* **The task**: Write the material out again exactly as it stands.

* **Recorded information**:
▼▼▼

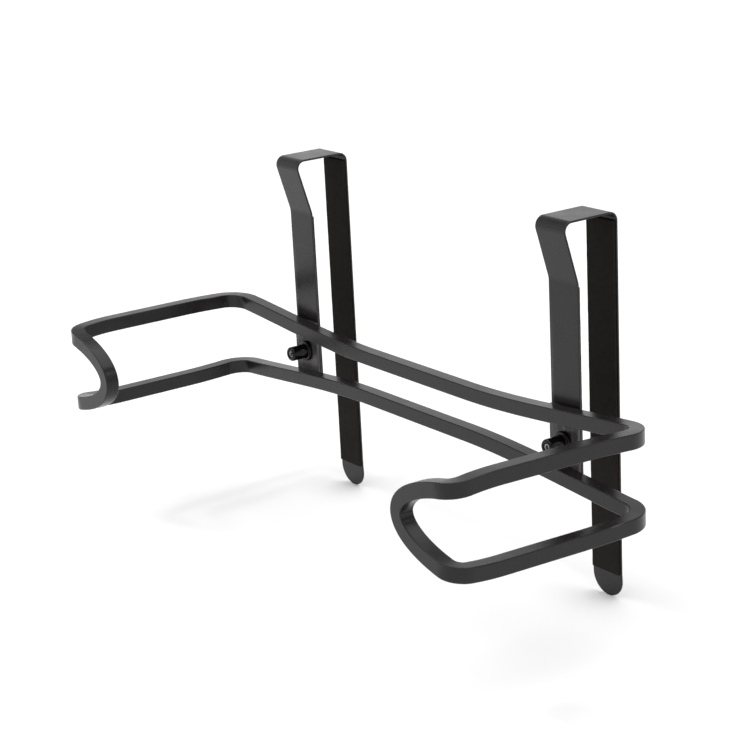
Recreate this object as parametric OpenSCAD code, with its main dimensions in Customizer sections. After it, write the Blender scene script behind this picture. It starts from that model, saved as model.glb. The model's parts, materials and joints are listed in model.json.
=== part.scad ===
// Over-door bag holder: a bent bar loop that hangs on a cabinet door by two strap hooks.
// Origin: the door's front top edge, midway between the hooks.
// +X to the right, +Y into the cabinet, through the door, and +Z up.

/* [Door] */
// Space between the two legs' liners, which is the thickest door that fits
door_gap = 20; // [17:0.5:26]

/* [Hooks] */
// Distance between the two hooks' centre lines
hook_spacing = 201.5; // [150:0.5:260]
// Width of the strap
strap_w = 19; // [15:0.5:25]
// Thickness of the strap
strap_t = 1; // [0.8:0.1:2]
// Inner radius of the two top bends
strap_bend_r = 3.5; // [1:0.1:5]
// How far the hook's top reaches forward of the front leg
crook_reach = 8.1; // [0:0.1:14]
// Depth of the front leg's kink below the door's top edge
kink_depth = 27.5; // [20:0.5:40]
// Inner radius of the kink
kink_r = 10; // [3:0.5:16]
// Depth of the rear leg's crease below the door's top edge
crease_depth = 170; // [140:0.1:210]
// Length of the tip below the crease
tip_l = 12.4; // [10.5:0.1:20]
// Angle of the tip away from the door
tip_flare = 3; // [0:0.5:20]

/* [Liners] */
// Thickness of the soft liners on the legs
liner_t = 1; // [0.6:0.1:2]
// Strap margin left bare beside a liner
liner_margin = 0.5; // [0:0.1:2]

/* [Bar loop] */
// Side of the loop's square bar
bar = 7; // [5:0.1:9]
// Chamfer of the bar's edges
bar_edge = 0.55; // [0.5:0.05:1.5]
// Depth of the loop's middle below the door's top edge
loop_depth = 101.3; // [90:0.1:110]
// Distance between the two rear corners' centre lines
loop_w = 316.7; // [260:0.1:390]
// Depth of the loop, from the rear rails to the return bars
loop_d = 102.2; // [80:0.1:130]
// Radius of a rear corner's centre line
rear_r = 11.6; // [9:0.1:16]
// Radius of a front corner's centre line
front_r = 6.9; // [6:0.1:12]
// Angle by which each arm leans towards the other
arm_splay = 1.9; // [0:0.1:5]
// Upward slope of the arms
arm_rise = 1.1; // [0:0.1:3]
// Distance between the rails in the middle of the back
waist_gap = 20.8; // [15:0.1:26]
// Distance between the rails along the arms
arm_gap = 38.9; // [34:0.1:46]
// Length of the middle of the back where the rails run parallel
waist_flat = 76; // [40:1:100]
// Length of bar, from the middle of the back, over which the rails part
waist_reach = 190; // [170:1:205]
// Length of the round end of the loop
end_l = 54.6; // [40:0.1:70]
// Distance from the front corner to the tip of the round end
return_l = 32.8; // [28:0.1:40]

/* [Clamp screws] */
// Major diameter of the clamp screw
screw_d = 4; // [3:0.1:5]
// Outer diameter of the threaded sleeve
sleeve_d = 7.4; // [5.6:0.1:9]
// How far the sleeve stands out in front of its plate
sleeve_l = 10.6; // [9:0.1:14]
// Diameter of the sleeve's collar
collar_d = 10.4; // [9.5:0.1:12]
// Thickness of the sleeve's collar
collar_t = 1.5; // [1:0.1:3]
// Thickness of the plate that carries the sleeve
plate_t = 1.5; // [1:0.1:3]
// Diameter of the soft tip cap
cap_d = 7; // [6:0.1:9]
// Across flats of the screw's hexagon socket
socket_af = 2; // [1.5:0.1:2.5]

/* [Hidden] */
fit_gap = 0.05;          // radial clearance of a running fit
free_gap = 0.3;          // clearance between parts that only pass each other
arc_steps = 8;           // straight steps in one bend of the strap
socket_deep = 2.4;       // depth of the hexagon socket
mouth_recess = 0.6;      // the screw's end sits this far inside the sleeve at rest
cap_face = 0.7;          // thickness of the tip cap's closed end
neck_d = 2.4;            // groove behind the screw's ball end
ball_d = 3.2;            // ball end, snapped into the tip cap
ball_l = 0.55;           // length of the ball end
foot_inset = 1.2;        // the front leg's foot ends this far inside the lower rail's outer edge
plate_inset = 1;         // the plate ends this far inside the rails' outer edges
liner_inset = 1;         // the front liner ends this far above the foot
pass = 1;                // how far a cut runs past the surface it opens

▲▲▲

* **Task output**:
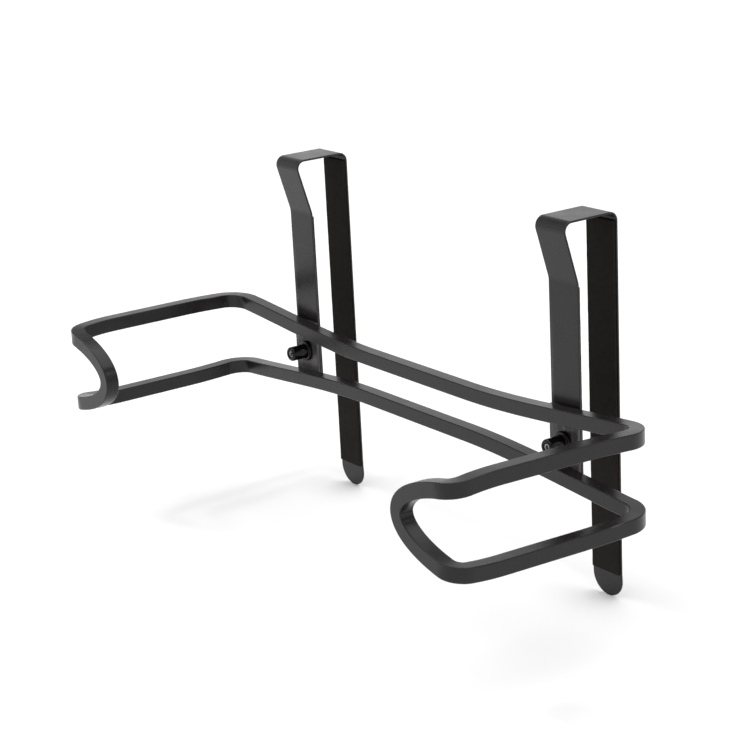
Recreate this object as parametric OpenSCAD code, with its main dimensions in Customizer sections. After it, write the Blender scene script behind this picture. It starts from that model, saved as model.glb. The model's parts, materials and joints are listed in model.json.
=== part.scad ===
// Over-door bag holder: a bent bar loop that hangs on a cabinet door by two strap hooks.
// Origin: the door's front top edge, midway between the hooks.
// +X to the right, +Y into the cabinet, through the door, and +Z up.

/* [Door] */
// Space between the two legs' liners, which is the thickest door that fits
door_gap = 20; // [17:0.5:26]

/* [Hooks] */
// Distance between the two hooks' centre lines
hook_spacing = 201.5; // [150:0.5:260]
// Width of the strap
strap_w = 19; // [15:0.5:25]
// Thickness of the strap
strap_t = 1; // [0.8:0.1:2]
// Inner radius of the two top bends
strap_bend_r = 3.5; // [1:0.1:5]
// How far the hook's top reaches forward of the front leg
crook_reach = 8.1; // [0:0.1:14]
// Depth of the front leg's kink below the door's top edge
kink_depth = 27.5; // [20:0.5:40]
// Inner radius of the kink
kink_r = 10; // [3:0.5:16]
// Depth of the rear leg's crease below the door's top edge
crease_depth = 170; // [140:0.1:210]
// Length of the tip below the crease
tip_l = 12.4; // [10.5:0.1:20]
// Angle of the tip away from the door
tip_flare = 3; // [0:0.5:20]

/* [Liners] */
// Thickness of the soft liners on the legs
liner_t = 1; // [0.6:0.1:2]
// Strap margin left bare beside a liner
liner_margin = 0.5; // [0:0.1:2]

/* [Bar loop] */
// Side of the loop's square bar
bar = 7; // [5:0.1:9]
// Chamfer of the bar's edges
bar_edge = 0.55; // [0.5:0.05:1.5]
// Depth of the loop's middle below the door's top edge
loop_depth = 101.3; // [90:0.1:110]
// Distance between the two rear corners' centre lines
loop_w = 316.7; // [260:0.1:390]
// Depth of the loop, from the rear rails to the return bars
loop_d = 102.2; // [80:0.1:130]
// Radius of a rear corner's centre line
rear_r = 11.6; // [9:0.1:16]
// Radius of a front corner's centre line
front_r = 6.9; // [6:0.1:12]
// Angle by which each arm leans towards the other
arm_splay = 1.9; // [0:0.1:5]
// Upward slope of the arms
arm_rise = 1.1; // [0:0.1:3]
// Distance between the rails in the middle of the back
waist_gap = 20.8; // [15:0.1:26]
// Distance between the rails along the arms
arm_gap = 38.9; // [34:0.1:46]
// Length of the middle of the back where the rails run parallel
waist_flat = 76; // [40:1:100]
// Length of bar, from the middle of the back, over which the rails part
waist_reach = 190; // [170:1:205]
// Length of the round end of the loop
end_l = 54.6; // [40:0.1:70]
// Distance from the front corner to the tip of the round end
return_l = 32.8; // [28:0.1:40]

/* [Clamp screws] */
// Major diameter of the clamp screw
screw_d = 4; // [3:0.1:5]
// Outer diameter of the threaded sleeve
sleeve_d = 7.4; // [5.6:0.1:9]
// How far the sleeve stands out in front of its plate
sleeve_l = 10.6; // [9:0.1:14]
// Diameter of the sleeve's collar
collar_d = 10.4; // [9.5:0.1:12]
// Thickness of the sleeve's collar
collar_t = 1.5; // [1:0.1:3]
// Thickness of the plate that carries the sleeve
plate_t = 1.5; // [1:0.1:3]
// Diameter of the soft tip cap
cap_d = 7; // [6:0.1:9]
// Across flats of the screw's hexagon socket
socket_af = 2; // [1.5:0.1:2.5]

/* [Hidden] */
fit_gap = 0.05;          // radial clearance of a running fit
free_gap = 0.3;          // clearance between parts that only pass each other
arc_steps = 8;           // straight steps in one bend of the strap
socket_deep = 2.4;       // depth of the hexagon socket
mouth_recess = 0.6;      // the screw's end sits this far inside the sleeve at rest
cap_face = 0.7;          // thickness of the tip cap's closed end
neck_d = 2.4;            // groove behind the screw's ball end
ball_d = 3.2;            // ball end, snapped into the tip cap
ball_l = 0.55;           // length of the ball end
foot_inset = 1.2;        // the front leg's foot ends this far inside the lower rail's outer edge
plate_inset = 1;         // the plate ends this far inside the rails' outer edges
liner_inset = 1;         // the front liner ends this far above the foot
pass = 1;                // how far a cut runs past the surface it opens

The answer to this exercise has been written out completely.